Founding Father John Adams wanted Americans to blow stuff up to celebrate our independence. As he wrote to his wife, Abigail, on July 3, 1776:

it ought to be solemnized with Pomp and Parade, with ... Games, Sports, Guns, Bells, Bonfires and Illuminations from one End of this Continent to the other from this Time forward forever more.

And blow stuff up we did! By 1900, fireworks injuries had become so common around July Fourth that doctors dubbed the resulting infections “patriotic tetanus.” (Historical note: Adams originally thought we’d celebrate Independence Day on July 2, the date the Declaration of Independence was ratified by the colonies. July 4th was the date it was printed.)

We now have a vaccine for tetanus (which is great because tetanus — a.k.a. “lockjaw” — sounds horrible). But the Fourth is still a dangerous holiday. According to the US Consumer Product Safety Commission, fireworks were implicated in 9,100 hospital visits in 2018. There were an estimated 1000 injuries from firecrackers, 500 from sparkler injuries, 400 from Roman candles, and 300 from bottle rockets (if you needed clarification, a device called a “bottle rocket” is not perfectly safe).

So who is most likely to get injured from all this fun? Exactly who you think.

We can call this next graph “teenage boys are idiots, in one chart”

This chart represents several years of fireworks-related hospitalizations data (from 2006 to 2010), as compiled in a 2014 study in the Journal of Surgical Research. The trend is clear: Teenage boys and young men hurt themselves with fireworks way more than everyone else.

Men and boys, overall, accounted for 76 percent of all fireworks-related hospital admissions in the study. Last year, they made up 61 percent of the admissions. Improvement!

And you’ll never guess when these hospitalizations spike. Here are all the hospitalizations from 2006 to 2010 sorted by month.

“The high number of injuries in July is probably due to fireworks use on or around the Independence Day (July 4th) holiday,” the study authors conclude. No kidding!
Journal of Surgical Research

(The same was true last year: The CPSC estimates 62 percent of all the fireworks injuries last year took place between June 22 and July 22.)

The most common fireworks injures are to the hand, wrist, or finger. Fifty-seven percent of injuries involve burns, 16 percent come from bruises, and 15.8 percent are for “open wounds.”

All told, these pyrotechnics are a pretty significant hazard. “Firework-related injuries remain a public health problem,” the Journal of Surgical Research study concludes.

The fireworks industry, on the other hand, claims that its products have become safer.
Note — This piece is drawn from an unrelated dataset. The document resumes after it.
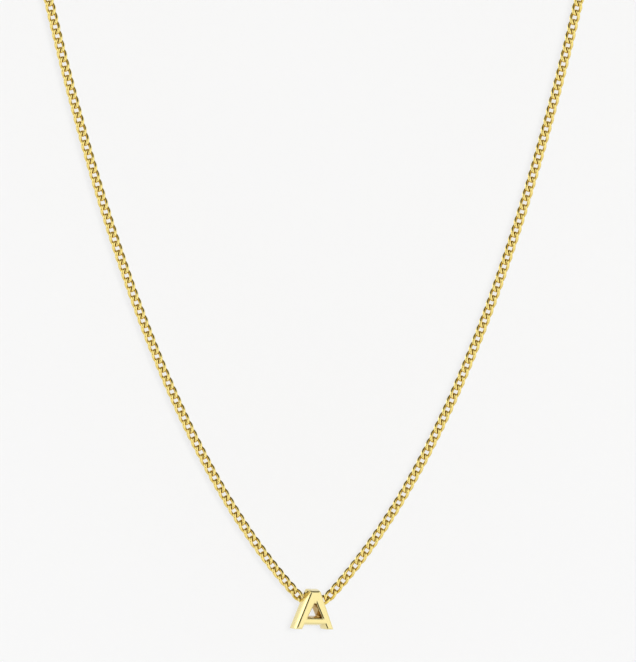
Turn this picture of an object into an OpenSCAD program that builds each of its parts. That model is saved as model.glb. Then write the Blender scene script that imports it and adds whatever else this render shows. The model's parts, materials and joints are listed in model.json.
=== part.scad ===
// Initial pendant: a cast letter A that hangs on a curb chain, as it is worn.
// Millimetres. +X is the viewer's right, the front faces -Y and +Z is up.
// The origin is where the necklace rests on the neck: the inside of the loop at its top centre.

/* [Necklace] */
// Length of the whole closed loop, clasp included
chain_len = 450; // [400:5:600]
// Width of the chain over its links, seen from the front
chain_w = 1.95; // [1.2:0.05:3]
// Thickness of the chain from front to back
chain_t = 1.3; // [0.8:0.05:2]
// Radius of the hanging curve at its lowest point
hang_r = 38.6; // [30:0.2:55]
// Length of chain that weighs as much as half of the pendant
half_load = 40.5; // [25:0.2:70]

/* [Bend beside the bail] */
// Radius of the bend where the chain leaves the bail, along the chain's inner side
bend_in_r = 0.15; // [0.1:0.05:3]
// Sideways distance in which the chain comes back into the plane of the loop
settle_run = 9; // [5:0.5:20]

/* [Letter] */
// Height of the front face
letter_h = 7.15; // [6:0.05:12]
// Width of the front face over its feet
foot_w = 7.4; // [6:0.1:12]
// Width of the flat top of the front face
top_w = 1.8; // [1.4:0.1:3]
// Depth of the letter from front to back
letter_d = 2.9; // [2.6:0.1:4.5]
// Level width of a leg at its foot, on the front face
leg_w = 1.15; // [0.8:0.05:1.6]
// Width of the blunt top of the counter
counter_top_w = 0.4; // [0.2:0.05:0.8]
// Height of the crossbar on the front face
bar_h = 1.03; // [0.6:0.01:1.4]
// Height of the crossbar's underside above the feet, on the front face
bar_lift = 1.02; // [0.6:0.02:1.6]
// How far each wall but the soles of the feet grows outwards from the front face to the back
draft = 0.4; // [0.1:0.02:0.6]
// Radius of the rounded top corners
corner_r = 0.35; // [0.1:0.05:0.6]
// Height of the solid metal above the counter, half way through the letter
apex_h = 2.6; // [1.8:0.01:3.2]

/* [Bail on the letter's back] */
// Clearance between the chain and the bore of the bail, all round
bore_gap = 0.125; // [0.08:0.005:0.4]
// Thickness of the bail's wall
bail_wall = 0.3; // [0.25:0.05:0.6]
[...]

And to be fair, even as more and more states have legalized fireworks in the past few years, the number of injuries has not jumped significantly. In 2001, 10 states had a total ban on consumer fireworks. Now there is just one: Massachusetts. (The patchwork of individual state and local laws means kids as young as 12 can buy fireworks in some states, while other areas bar any minors from purchasing.)

In any case, you don’t need a peer-reviewed study to know that explosives don’t make for risk-free toys. Stay safe!

This early-20th-century ad promises “no more damaged limbs” from fireworks explosions.